● TASK DESCRIPTION:
All of the material below is to be repeated exactly.

******************************

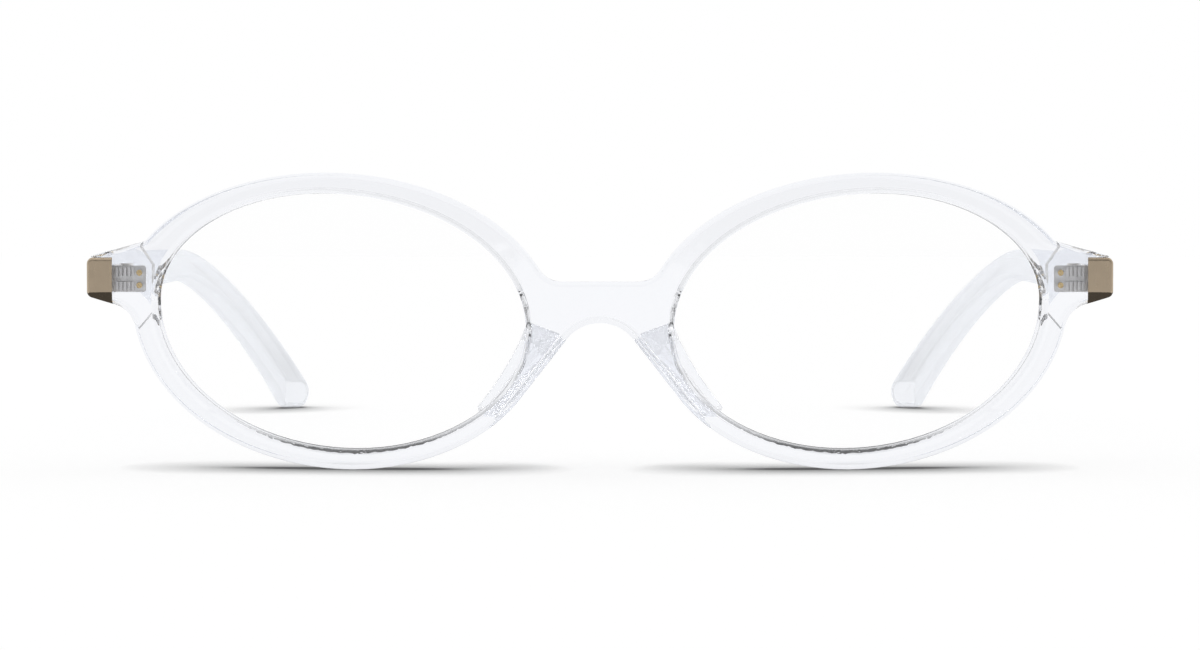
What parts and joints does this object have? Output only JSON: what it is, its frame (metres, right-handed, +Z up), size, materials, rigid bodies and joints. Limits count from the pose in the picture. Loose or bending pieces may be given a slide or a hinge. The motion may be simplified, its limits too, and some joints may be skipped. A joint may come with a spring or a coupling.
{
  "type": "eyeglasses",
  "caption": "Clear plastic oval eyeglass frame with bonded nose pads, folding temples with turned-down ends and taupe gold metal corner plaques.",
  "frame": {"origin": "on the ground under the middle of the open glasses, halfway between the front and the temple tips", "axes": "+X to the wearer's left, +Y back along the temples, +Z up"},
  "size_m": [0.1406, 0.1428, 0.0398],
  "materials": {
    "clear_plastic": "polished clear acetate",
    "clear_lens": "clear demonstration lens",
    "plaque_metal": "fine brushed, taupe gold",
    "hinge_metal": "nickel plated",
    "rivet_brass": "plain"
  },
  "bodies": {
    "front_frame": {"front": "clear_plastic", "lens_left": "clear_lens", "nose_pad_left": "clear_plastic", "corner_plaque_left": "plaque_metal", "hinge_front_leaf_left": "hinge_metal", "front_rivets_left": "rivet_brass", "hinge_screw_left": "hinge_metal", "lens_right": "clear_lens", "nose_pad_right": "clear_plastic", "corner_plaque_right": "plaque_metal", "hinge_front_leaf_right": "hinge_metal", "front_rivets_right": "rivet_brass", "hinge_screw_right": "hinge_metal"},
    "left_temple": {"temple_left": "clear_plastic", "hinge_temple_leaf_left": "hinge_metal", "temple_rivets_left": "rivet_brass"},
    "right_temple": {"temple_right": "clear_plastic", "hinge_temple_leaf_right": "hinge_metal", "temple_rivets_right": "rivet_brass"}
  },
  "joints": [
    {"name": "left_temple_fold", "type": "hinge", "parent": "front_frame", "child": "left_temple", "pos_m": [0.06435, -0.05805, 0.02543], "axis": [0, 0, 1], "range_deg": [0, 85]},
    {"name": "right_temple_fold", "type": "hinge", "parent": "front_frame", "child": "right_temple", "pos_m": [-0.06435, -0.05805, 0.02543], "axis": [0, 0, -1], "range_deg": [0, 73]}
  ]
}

******************************

● ANSWER TO THE EXERCISE:
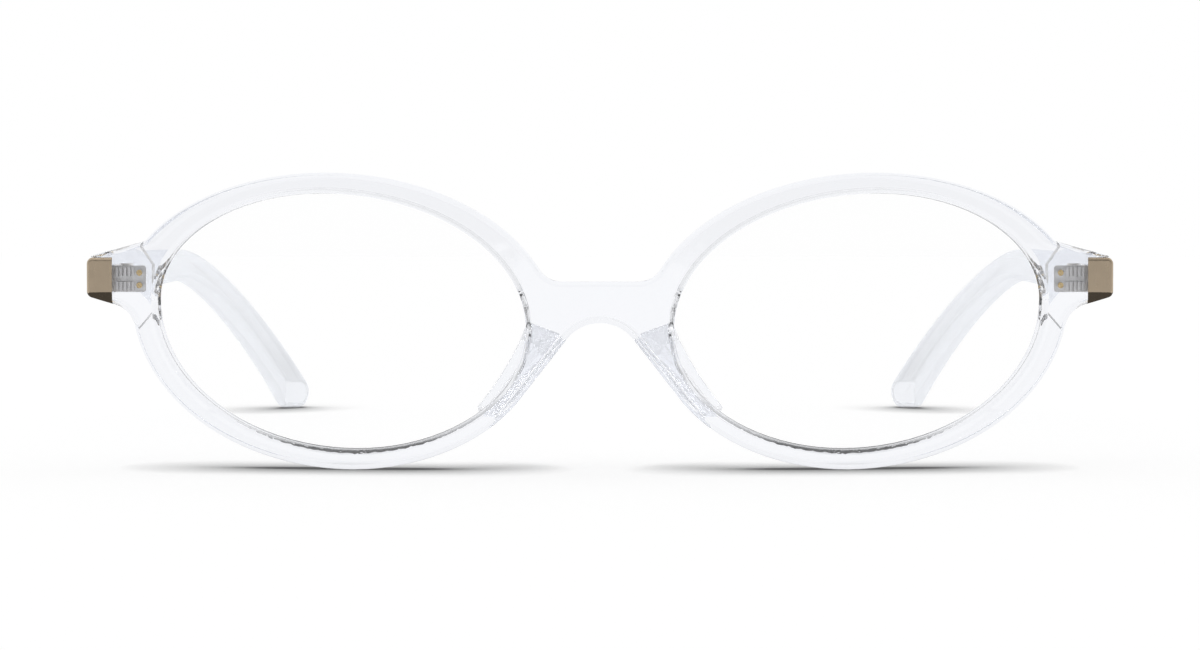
What parts and joints does this object have? Output only JSON: what it is, its frame (metres, right-handed, +Z up), size, materials, rigid bodies and joints. Limits count from the pose in the picture. Loose or bending pieces may be given a slide or a hinge. The motion may be simplified, its limits too, and some joints may be skipped. A joint may come with a spring or a coupling.
{
  "type": "eyeglasses",
  "caption": "Clear plastic oval eyeglass frame with bonded nose pads, folding temples with turned-down ends and taupe gold metal corner plaques.",
  "frame": {"origin": "on the ground under the middle of the open glasses, halfway between the front and the temple tips", "axes": "+X to the wearer's left, +Y back along the temples, +Z up"},
  "size_m": [0.1406, 0.1428, 0.0398],
  "materials": {
    "clear_plastic": "polished clear acetate",
    "clear_lens": "clear demonstration lens",
    "plaque_metal": "fine brushed, taupe gold",
    "hinge_metal": "nickel plated",
    "rivet_brass": "plain"
  },
  "bodies": {
    "front_frame": {"front": "clear_plastic", "lens_left": "clear_lens", "nose_pad_left": "clear_plastic", "corner_plaque_left": "plaque_metal", "hinge_front_leaf_left": "hinge_metal", "front_rivets_left": "rivet_brass", "hinge_screw_left": "hinge_metal", "lens_right": "clear_lens", "nose_pad_right": "clear_plastic", "corner_plaque_right": "plaque_metal", "hinge_front_leaf_right": "hinge_metal", "front_rivets_right": "rivet_brass", "hinge_screw_right": "hinge_metal"},
    "left_temple": {"temple_left": "clear_plastic", "hinge_temple_leaf_left": "hinge_metal", "temple_rivets_left": "rivet_brass"},
    "right_temple": {"temple_right": "clear_plastic", "hinge_temple_leaf_right": "hinge_metal", "temple_rivets_right": "rivet_brass"}
  },
  "joints": [
    {"name": "left_temple_fold", "type": "hinge", "parent": "front_frame", "child": "left_temple", "pos_m": [0.06435, -0.05805, 0.02543], "axis": [0, 0, 1], "range_deg": [0, 85]},
    {"name": "right_temple_fold", "type": "hinge", "parent": "front_frame", "child": "right_temple", "pos_m": [-0.06435, -0.05805, 0.02543], "axis": [0, 0, -1], "range_deg": [0, 73]}
  ]
}